On 30.10.2018 21:36, Tristram Ha - C24268 wrote:
>> Could you check on your side that applying this on top of your patch, your
>> scenario is still working?
>>
>> diff --git a/drivers/net/ethernet/cadence/macb_main.c
>> b/drivers/net/ethernet/cadence/macb_main.c
>> index 1d86b4d5645a..e1347d6d1b50 100644
>> --- a/drivers/net/ethernet/cadence/macb_main.c
>> +++ b/drivers/net/ethernet/cadence/macb_main.c
>> @@ -1702,12 +1702,8 @@ static int macb_pad_and_fcs(struct sk_buff **skb,
>> struct net_device *ndev)
>>                 *skb = nskb;
>>         }
>>
>> -       if (padlen) {
>> -               if (padlen >= ETH_FCS_LEN)
>> -                       skb_put_zero(*skb, padlen - ETH_FCS_LEN);
>> -               else
>> -                       skb_trim(*skb, ETH_FCS_LEN - padlen);
>> -       }
>> +       if (padlen > ETH_FCS_LEN)
>> +               skb_put_zero(*skb, padlen - ETH_FCS_LEN);
> 
> I think it is okay but I need to check all paths are covered.

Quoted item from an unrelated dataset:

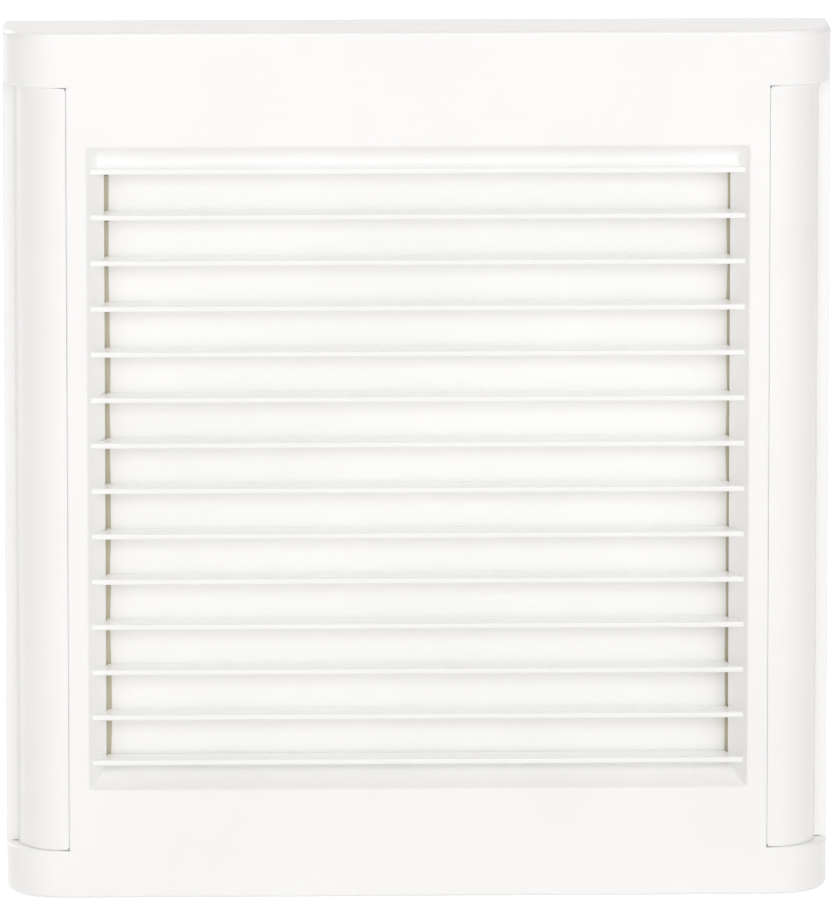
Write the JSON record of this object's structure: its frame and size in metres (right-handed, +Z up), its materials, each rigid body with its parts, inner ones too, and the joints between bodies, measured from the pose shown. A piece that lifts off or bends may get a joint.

On my side I checked with pktgen generating packets with sizes starting
from 1-MTU. Same scripts I also used when I first implemented this but it
seems that your scenario wasn't covered. Please have a look and let me know
how it works on your side.

> 
>> It was reported in [1] that UDP checksum is offloaded to hardware no matter
>> the application previously computed it.
>>
>> The code should be executed only for packets that has checksum computed
>> by
>> applications ((*skb)->ip_summed != CHECKSUM_PARTIAL). The idea was to
>> not
>> recompute checksum for packets with checksum already computed. To do
>> so,
>> while hardware checksum is enabled (NETIF_F_HW_CSUM), TX_NOCRC bit
>> should
>> be set on buffer descriptor. But to do so, packets must have a minimum size
>> of 64 and FCS to be computed.
>>
>> The NETIF_F_HW_CSUM check was placed there because the issue
>> described in
>> [1] is reproducible because hardware checksum is enabled and overrides the
>> checksum provided by applications.
>>
>> [1] https://www.spinics.net/lists/netdev/msg505065.html
> 
> I understand the issue now.  It is weird that the transmit descriptor does not
> have direct control over turning on checksum generation or not, but it wastes
> 3 bits returning the error codes of such generation.  What can the driver do
> with such information?

Yep, from my POV it would have been nice if it could have been able to do
the pad an FCS even when hardware checksum is enabled and TX_NOCRC bit is
set in descriptor. For cases when hardware checksum is disable it seems
that it could handle it.

> 
> In my opinion then hardware transmit checksumming cannot be supported
> In Linux.
> 
>>> NETIF_F_SG is not enabled in the MAC I used, so enabling
>> NETIF_IF_HW_CSUM
>>> is rather pointless.  With the padding code the transmit throughput cannot
>> get
>>> higher than 100Mbps in a gigabit connection.
>>>
>>> I would recommend to add this option to disable manual padding in one of
>> those
>>> macb_config structures.
>>
>> In this way the user would have to know from the beginning what kind of
>> packets are used.
>>
> 
> The kernel already does a good job of calculating checksum.  Using hardware to
> do that does not improve performance much.
> 
> Alternative is to use ethtool to disable hardware tx checksum so that software can
> intentionally send wrong checksums.